We are not selling the option. The option is the right to sell £’s at a fixed rate (the exercise/strike price).

• says

Many thanks for the very prompt reply –

I think I get it: the original option was taken in the home country to sell the pound at an agreed rate (as we would need to get rid of the pound to buy the dollar in order to pay) – and we claimed this back as part of exercising the option – because our strike price was favourable to the April spot?

2. says

Good day Sir,

Many many thanks for these lectures, they have been very helpful indeed. However, there are no lectures for foreign currency and interest rate swaps, can you kindly advise on when these will be put on the website.

3. says

Hi tutor, I’m stuck in options concept, I’m sorry if it’s irritating to ask some topic, please solve this one, could u plz explain where am I wrong in the solved example (example from lecture 3 on currency options- open tuition course notes)
Payment \$1m

Option position £687500
Overhedged (£9959)
(31250x22x1.475
=\$1014063_\$1m
Overhedged by \$14063
Selling there dollars and get local £, so divide by 1.4120

• says

The difference between your total and the total in the answer at the back of the notes is GBP 30, which is irrelevant for the exam.
(The reason for it is the difference between the spot buy and sell rates at the date of the transaction. Strictly the method in the notes is the way it works in practice. The other way of doing it is effectively calculating the profit on the options based on 1.4120 instead of on 1.4100. However, that doesn’t matter in the exam – either way would get full marks. The reason I prefer the method in the notes is partly because it is the way it works in real life, but also because when you come to interest rate options there is no choice – it has to be done effectively that way).

4. says

ABC Inc, a USA based Co.is expected to make payment of £530000 in 3 months, 3 months spot (\$/£) 1.5655
strike price (£/\$) 1.58, premium 2.12 in cents, contract size £31250
Solution
Premium=\$11263, No of contracts are 17
Answer with BPP METHOD is \$848681
At spot rate \$829715
Claim back (\$7703)
(1.58_1.5655=0.0145x17x31250)
Net payment =\$833275
Where am I wrong?

• says

Firstly, either you have mistyped the question or BPP had made a typing error. The 3 month spot rate is quoted \$/GBP whereas the strike is quoted GBP/\$ – this could not be the case.

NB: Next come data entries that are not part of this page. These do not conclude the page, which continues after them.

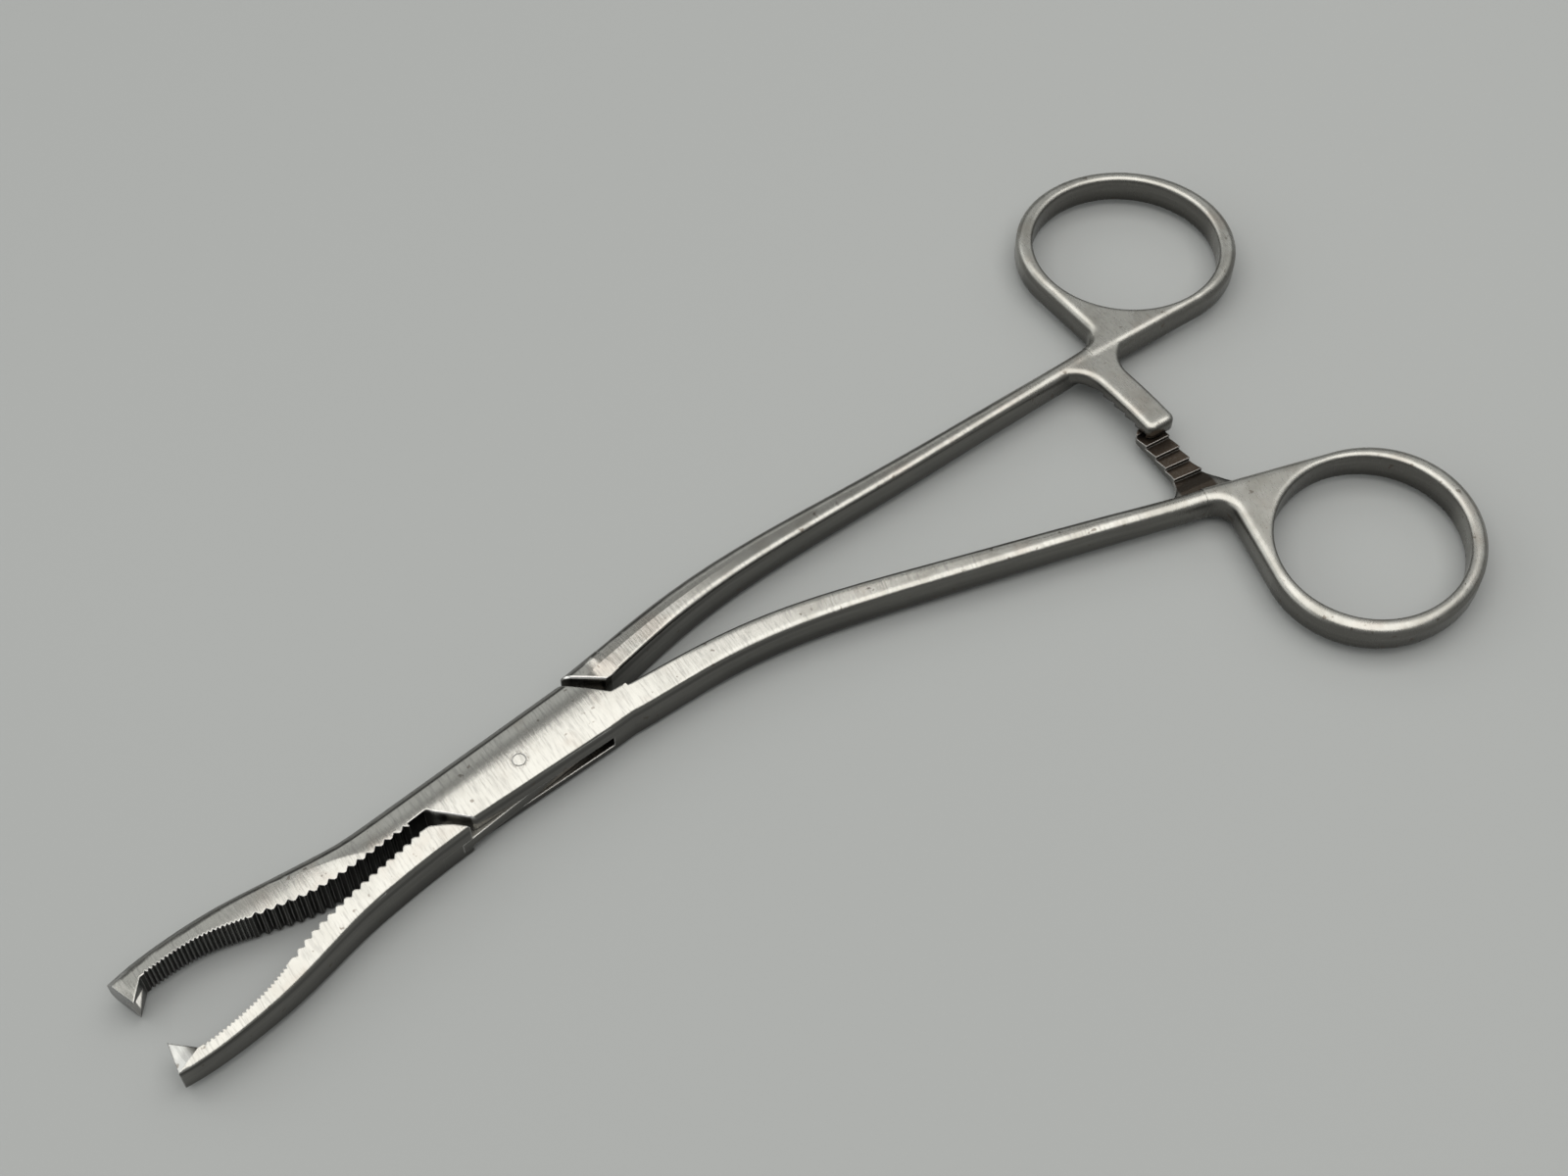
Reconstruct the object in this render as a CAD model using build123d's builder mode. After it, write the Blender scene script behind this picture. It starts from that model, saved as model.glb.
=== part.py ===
from build123d import *
from math import atan2, cos, degrees, hypot, radians, sin
import os

os.makedirs("parts", exist_ok=True)

# A ratchet clamp in two crossed halves, held by a box lock and one flush pin.
# Millimetres. The pivot is at X = Y = 0, the jaws point to -X, the box underside is Z = 0.
# The tenon half is drawn in its closed place and turned to the resting place at the end.

# Pose
rest_opening = 6.4

# Lock
lock_thick = 6.6
lock_mid = lock_thick / 2
crown_radius = 36
crown_centre = 0.9
rest_flat = 0.03
slot_radius = 12.8
slot_floor = 1.5
tenon_thick = 1.8
face_gap = 0.05
end_gap = 0.15
tenon_floor = slot_floor + face_gap
slot_high = tenon_thick + 2 * face_gap
pin_radius = 0.9
pin_gap = 0.04
edge_break = 0.25
edge_round = 0.4
back_round = 1.5
shank_back_round = 1.2

# Jaws
coarse_pitch = 1.4
coarse_count = 16
coarse_depth = 0.5
fine_pitch = 0.58
fine_depth = 0.32
notch_share = 0.38
mesh_depth = 0.26
face_start = -16.2
face_low = 1.4
face_high = face_low + mesh_depth
tip_half = 2.1
taper_half = lock_mid + 0.05
notch_bottom = 6.4
tooth_heading = 15
tooth_reach = 4.65

# Shanks
shank_sink = 0.02
box_shank_wide = 4.1
tenon_shank_wide = 4.8
neck_wide = 2.9
neck_deep = 4.5
neck_round = 1.33
taper_power = 2
rounding_power = 2.5
shank_sections = 7

# Rings and their necks
grip_thick = neck_deep + 0.1
neck_half = neck_wide / 2 + 0.05
hole_long = 14.1
hole_short = 13.3
rim_long = 2.5
rim_short = 1.85
hole_shift = 0.28
ring_long = hole_long + rim_long
ring_short = hole_short + rim_short
ring_turn = 36
box_ring_sink = 1.37
tenon_ring_sink = 2.27
crotch_round = 2.6
neck_lead = crotch_round + 0.3
rim_round = 1.2
hole_round = 0.5

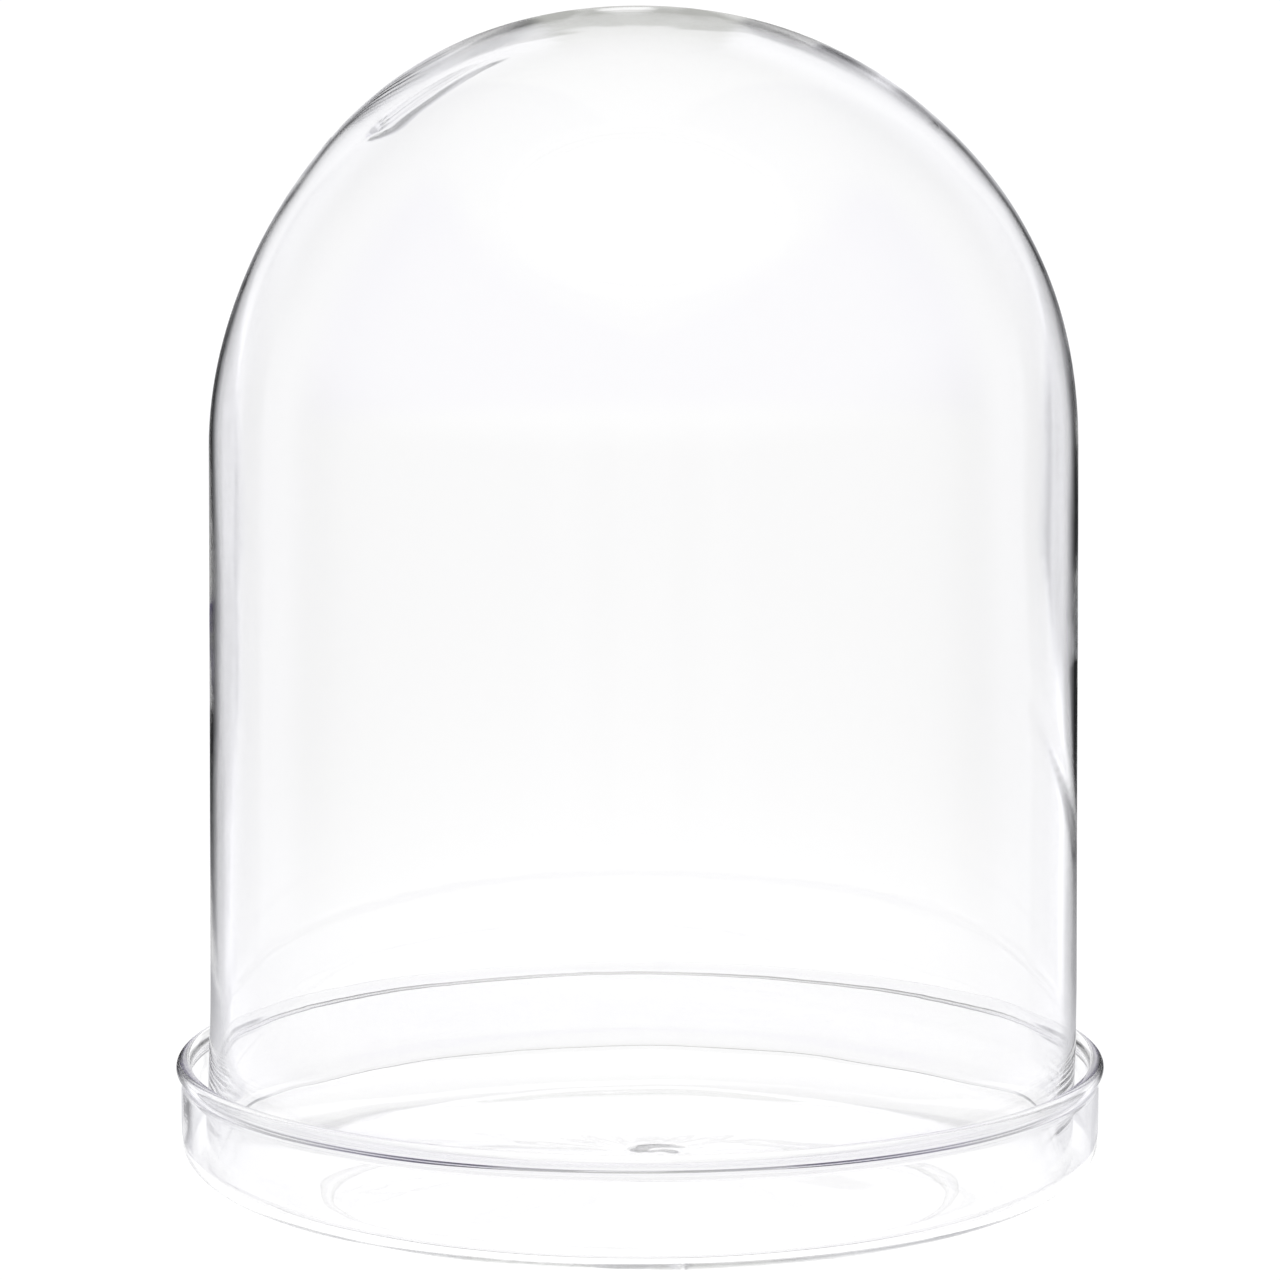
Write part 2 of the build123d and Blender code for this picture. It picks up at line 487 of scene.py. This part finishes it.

If I assume that the strike is really \$/GBP 1.58, then the option would not in fact be exercised – it would be cheaper to buy GBP’s at spot rather than at the strike.

Therefore, the end result would be to convert at spot (829715) and still pay the premium (11263) even though it was not exercised. This gives a total of \$840978.

(The BPP answer you type has wrongly assumed that the option is exercised. If they did exercise, then rather than receive back money on the option they would be having to pay in money (7730). This would result in a total payment of 829715 (at spot) + pay out 7703 (on the option) + pay out 11263 (option premium) giving a total of 848681- which is the same as the BPP answer.)

It either means that BPP have got it wrong, or somewhere you have mistyped the question.

• says

Ok thanks you, may be BPP misprinted
But if spot is 1.5655 and strike is 1.58, it’s the payment case so exercising the option is better or not?

• says

It is better to not exercise the option (because multiplying the GBP 500,000 by the spot rate will mean paying fewer \$’s than using the strike price).

5. says

I’ve used both types to solve a question, one that’s is in book and the one shown in lectures, but in some questions I don’t same get answers

6. says

Hi John,

Slightly confused on whether we needed to buy a call or put option. Is it the reverse in an FX option for an Interest Rate Option?

7. says

Thanks a lot sir. we appreciate your efforts to helps students. But sir Problem is that, in notes and books we have very basic example but in exam we are facing more complex question. how to handle this issue and from where we can find more material to practice.

• says

The lectures – as with all courses – go through the techniques needed.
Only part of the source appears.